Moore's first wife, Alice McLaughlin (1872–1897), was the daughter of Frank McLaughlin, former owner of the Philadelphia Times. She gave birth to two children, and died 12 days after bearing the second:
- Frances Sarah Preston, September 14, 1894 – early October 1921, who married Henri Marquisan and died in Paris, and
- Samuel Preston, born July 5, 1897.

Moore married again on June 20, 1900, in Beverly, Massachusetts, to Mabelle Florence Swift (1878–1933), daughter and heiress of Chicago meat packer Edwin C. Swift (a brother of Swift & Company founder Gustavus). The couple had four more children, the first of whom died young:
- Edwin Swift, November 25, 1901 – ,
- Jasper, November 30, 1905 – 1969, in Duncan, British Columbia,
- Clarence Jr, born January 20, 1910, who attended Eton and Harvard and married Joan Ashton Lindsley on December 28, 1932, and
- Lloyd, born November 29, 1911, who married and was divorced from Eppes Bartow Preston (née Hawes; 1901–1981), daughter of U.S. senator Harry B. Hawes.

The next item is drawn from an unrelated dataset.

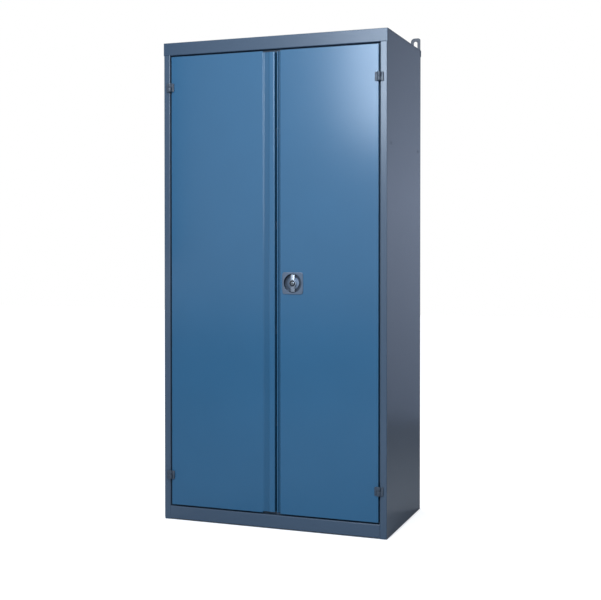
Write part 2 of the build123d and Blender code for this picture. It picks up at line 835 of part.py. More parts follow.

Moore asked architects Jules Henri de Sibour and Bruce Price in 1906 to design a mansion for his family on land his wife had bought in 1901. Known as the Clarence Moore House, its construction was completed at 1746 Massachusetts Avenue NW in 1909. Moore died three years later and his widow remarried in 1915 to Danish immigrant Aksel C.P. Wichfeld, a year before he was appointed to the Danish legation, afterward only using the mansion for diplomatic and social events. She sold the property to the Government of Canada in 1927, after which it was used as a Canadian chancery and embassy. Canada relocated their embassy to another property, officially opened in 1989, and sold the Massachusetts Avenue property in 1996 to the government of Uzbekistan, which also uses it as an embassy.

Though often cited as having the middle name "Bloomfield", Moore's birth, census, and passport records do not include a middle name. When his daughter was born in 1894, her father's name was listed as "Clarence Samuel Preston Moore". His name may have later been confused with that of another famous American of his time, archaeologist Clarence Bloomfield Moore (1852–1936).